Difference between flatMap and compactMap in Swift

BilalReffas picture BilalReffas · Mar 15, 2018 · Viewed 11k times · Source

It seems like in Swift 4.1 flatMap is deprecated. However there is a new method in Swift 4.1 compactMap which is doing the same thing? With flatMap you can transform each object in a collection, then remove any items that were nil.
Like flatMap

let array = ["1", "2", nil] 
array.flatMap { $0 } // will return "1", "2"

Like compactMap

let array = ["1", "2", nil] 
array.compactMap { $0 } // will return "1", "2"

compactMap is doing the same thing.

What are the differences between these 2 methods? Why did Apple decide to rename the method?

Answer

Mehdi picture Mehdi · Sep 17, 2018

The Swift standard library defines 3 overloads for flatMap function:

Sequence.flatMap<S>(_: (Element) -> S) -> [S.Element]  
Optional.flatMap<U>(_: (Wrapped) -> U?) -> U?  
Sequence.flatMap<U>(_: (Element) -> U?) -> [U]  

The last overload function can be misused in two ways:
Consider following struct and array:

struct Person {
  var age: Int
  var name: String
}  

let people = [Person(age: 21, name: "Osame"), Person(age: 17, name: "Masoud"), Person(age: 20, name: "Mehdi")]  

First Way: Additional Wrapping and Unwrapping:
If you needed to get an array of ages of persons included in people array you could use two functions :

let flatMappedAges = people.flatMap({$0.age})  // prints: [21, 17, 20]
let mappedAges = people.map({$0.age})  // prints: [21, 17, 20]  

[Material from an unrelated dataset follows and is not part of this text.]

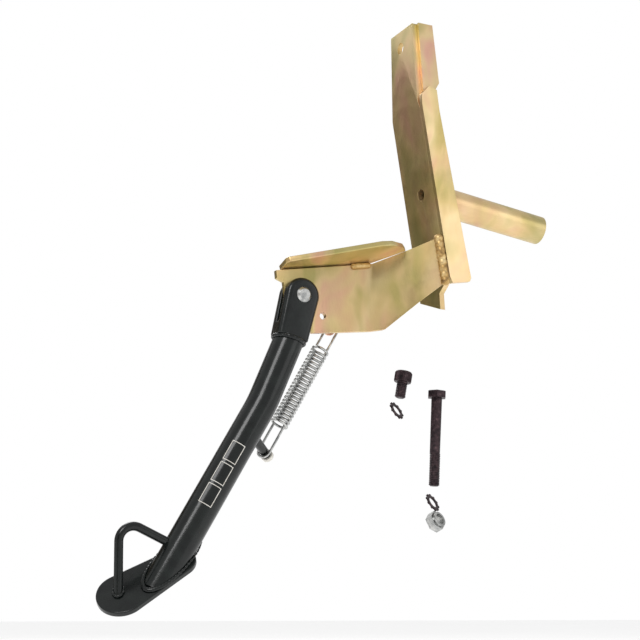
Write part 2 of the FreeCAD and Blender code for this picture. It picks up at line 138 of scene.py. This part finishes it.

In this case the map function will do the job and there is no need to use flatMap, because both produce the same result. Besides, there is a useless wrapping and unwrapping process inside this use case of flatMap.(The closure parameter wraps its returned value with an Optional and the implementation of flatMap unwraps the Optional value before returning it)

Second Way - String conformance to Collection Protocol:
Think you need to get a list of persons' name from people array. You could use the following line :

let names = people.flatMap({$0.name})  

If you were using a swift version prior to 4.0 you would get a transformed list of

["Osame", "Masoud", "Mehdi"]  

but in newer versions String conforms to Collection protocol, So, your usage of flatMap() would match the first overload function instead of the third one and would give you a flattened result of your transformed values:

["O", "s", "a", "m", "e", "M", "a", "s", "o", "u", "d", "M", "e", "h", "d", "i"]

Conclusion: They deprecated third overload of flatMap()
Because of these misuses, swift team has decided to deprecate the third overload to flatMap function. And their solution to the case where you need to to deal with Optionals so far was to introduce a new function called compactMap() which will give you the expected result.